• GOAL
Extract exactly those lines that lie between the start of the material and the line with "return cutter_object(mesh_data, Matrix.Translation((start", including both boundary lines and no others.
================================
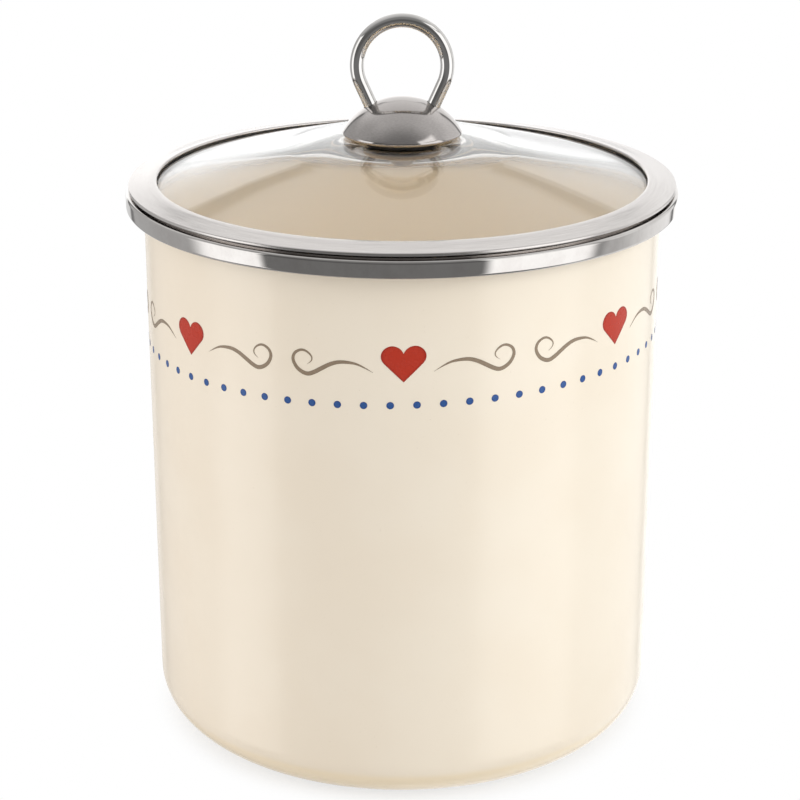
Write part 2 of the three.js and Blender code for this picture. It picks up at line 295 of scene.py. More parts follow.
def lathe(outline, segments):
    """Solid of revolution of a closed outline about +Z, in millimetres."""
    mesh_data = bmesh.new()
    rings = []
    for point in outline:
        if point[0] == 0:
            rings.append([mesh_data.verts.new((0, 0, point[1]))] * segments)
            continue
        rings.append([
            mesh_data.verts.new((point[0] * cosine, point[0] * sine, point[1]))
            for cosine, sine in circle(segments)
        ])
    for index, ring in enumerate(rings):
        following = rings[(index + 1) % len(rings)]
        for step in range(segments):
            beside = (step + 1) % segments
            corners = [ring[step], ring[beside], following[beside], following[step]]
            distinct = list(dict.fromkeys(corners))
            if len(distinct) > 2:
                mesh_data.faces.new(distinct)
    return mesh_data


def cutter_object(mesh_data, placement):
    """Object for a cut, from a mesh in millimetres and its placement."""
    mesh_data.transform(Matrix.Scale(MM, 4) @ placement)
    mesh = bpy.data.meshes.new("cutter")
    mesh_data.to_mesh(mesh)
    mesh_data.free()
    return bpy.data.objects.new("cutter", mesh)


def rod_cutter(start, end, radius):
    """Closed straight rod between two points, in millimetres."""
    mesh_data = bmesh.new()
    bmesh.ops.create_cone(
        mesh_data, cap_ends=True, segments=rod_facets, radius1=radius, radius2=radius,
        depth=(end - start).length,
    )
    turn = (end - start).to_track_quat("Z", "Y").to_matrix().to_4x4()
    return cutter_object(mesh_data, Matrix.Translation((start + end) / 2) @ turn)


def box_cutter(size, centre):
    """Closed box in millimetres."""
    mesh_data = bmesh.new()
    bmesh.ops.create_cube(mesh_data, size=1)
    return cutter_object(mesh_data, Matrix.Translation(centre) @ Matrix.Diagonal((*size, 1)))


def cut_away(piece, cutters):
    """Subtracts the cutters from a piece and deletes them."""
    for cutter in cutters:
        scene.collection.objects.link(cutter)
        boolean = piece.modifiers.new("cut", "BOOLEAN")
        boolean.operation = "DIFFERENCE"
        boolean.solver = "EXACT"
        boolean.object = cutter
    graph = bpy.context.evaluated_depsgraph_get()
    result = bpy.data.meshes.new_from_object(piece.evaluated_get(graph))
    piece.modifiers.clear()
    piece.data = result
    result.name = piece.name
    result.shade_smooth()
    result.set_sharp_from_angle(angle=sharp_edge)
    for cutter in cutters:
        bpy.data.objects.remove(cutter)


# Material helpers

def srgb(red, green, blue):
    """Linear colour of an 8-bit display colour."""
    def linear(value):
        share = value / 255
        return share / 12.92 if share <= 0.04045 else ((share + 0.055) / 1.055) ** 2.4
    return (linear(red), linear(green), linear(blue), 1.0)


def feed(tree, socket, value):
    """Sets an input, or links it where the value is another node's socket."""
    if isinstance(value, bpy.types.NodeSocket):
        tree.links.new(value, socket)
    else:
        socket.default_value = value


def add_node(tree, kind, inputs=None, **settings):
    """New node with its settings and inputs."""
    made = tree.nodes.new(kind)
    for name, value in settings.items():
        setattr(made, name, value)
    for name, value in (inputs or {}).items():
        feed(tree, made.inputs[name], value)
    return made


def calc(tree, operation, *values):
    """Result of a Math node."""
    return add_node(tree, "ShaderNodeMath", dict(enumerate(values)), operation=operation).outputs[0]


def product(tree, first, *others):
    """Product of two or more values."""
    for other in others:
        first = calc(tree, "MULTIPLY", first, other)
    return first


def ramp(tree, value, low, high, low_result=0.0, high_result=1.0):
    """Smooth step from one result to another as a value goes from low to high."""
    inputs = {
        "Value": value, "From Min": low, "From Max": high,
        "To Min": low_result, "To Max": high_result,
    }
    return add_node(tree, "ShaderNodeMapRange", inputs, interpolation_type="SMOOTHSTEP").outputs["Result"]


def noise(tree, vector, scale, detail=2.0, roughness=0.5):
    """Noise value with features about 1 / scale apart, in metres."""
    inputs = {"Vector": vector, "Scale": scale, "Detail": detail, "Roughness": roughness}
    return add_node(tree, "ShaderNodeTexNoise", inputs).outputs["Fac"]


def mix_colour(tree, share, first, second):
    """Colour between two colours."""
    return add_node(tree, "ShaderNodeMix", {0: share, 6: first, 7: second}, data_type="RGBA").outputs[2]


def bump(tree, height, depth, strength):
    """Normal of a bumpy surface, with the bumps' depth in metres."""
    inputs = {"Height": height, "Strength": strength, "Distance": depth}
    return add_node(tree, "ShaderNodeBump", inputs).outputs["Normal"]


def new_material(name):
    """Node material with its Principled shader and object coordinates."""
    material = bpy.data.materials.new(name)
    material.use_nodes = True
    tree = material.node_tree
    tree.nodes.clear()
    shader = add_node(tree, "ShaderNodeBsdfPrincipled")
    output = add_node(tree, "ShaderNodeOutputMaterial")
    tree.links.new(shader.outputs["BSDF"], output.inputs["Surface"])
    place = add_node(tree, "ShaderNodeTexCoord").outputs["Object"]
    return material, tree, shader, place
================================
• OUTPUT OF THE EXERCISE
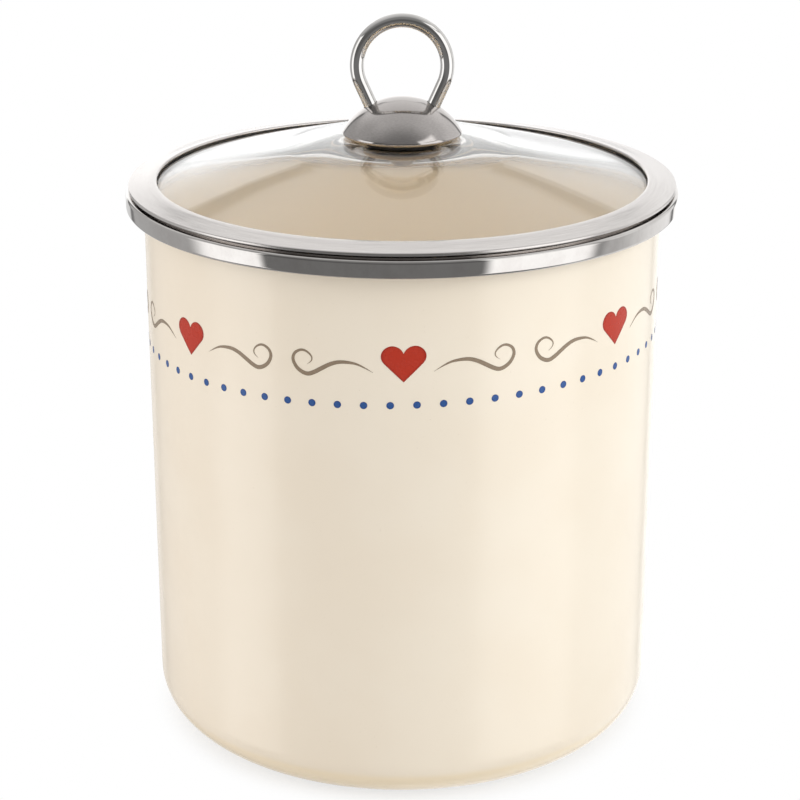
Write part 2 of the three.js and Blender code for this picture. It picks up at line 295 of scene.py. More parts follow.
def lathe(outline, segments):
    """Solid of revolution of a closed outline about +Z, in millimetres."""
    mesh_data = bmesh.new()
    rings = []
    for point in outline:
        if point[0] == 0:
            rings.append([mesh_data.verts.new((0, 0, point[1]))] * segments)
            continue
        rings.append([
            mesh_data.verts.new((point[0] * cosine, point[0] * sine, point[1]))
            for cosine, sine in circle(segments)
        ])
    for index, ring in enumerate(rings):
        following = rings[(index + 1) % len(rings)]
        for step in range(segments):
            beside = (step + 1) % segments
            corners = [ring[step], ring[beside], following[beside], following[step]]
            distinct = list(dict.fromkeys(corners))
            if len(distinct) > 2:
                mesh_data.faces.new(distinct)
    return mesh_data


def cutter_object(mesh_data, placement):
    """Object for a cut, from a mesh in millimetres and its placement."""
    mesh_data.transform(Matrix.Scale(MM, 4) @ placement)
    mesh = bpy.data.meshes.new("cutter")
    mesh_data.to_mesh(mesh)
    mesh_data.free()
    return bpy.data.objects.new("cutter", mesh)


def rod_cutter(start, end, radius):
    """Closed straight rod between two points, in millimetres."""
    mesh_data = bmesh.new()
    bmesh.ops.create_cone(
        mesh_data, cap_ends=True, segments=rod_facets, radius1=radius, radius2=radius,
        depth=(end - start).length,
    )
    turn = (end - start).to_track_quat("Z", "Y").to_matrix().to_4x4()
    return cutter_object(mesh_data, Matrix.Translation((start + end) / 2) @ turn)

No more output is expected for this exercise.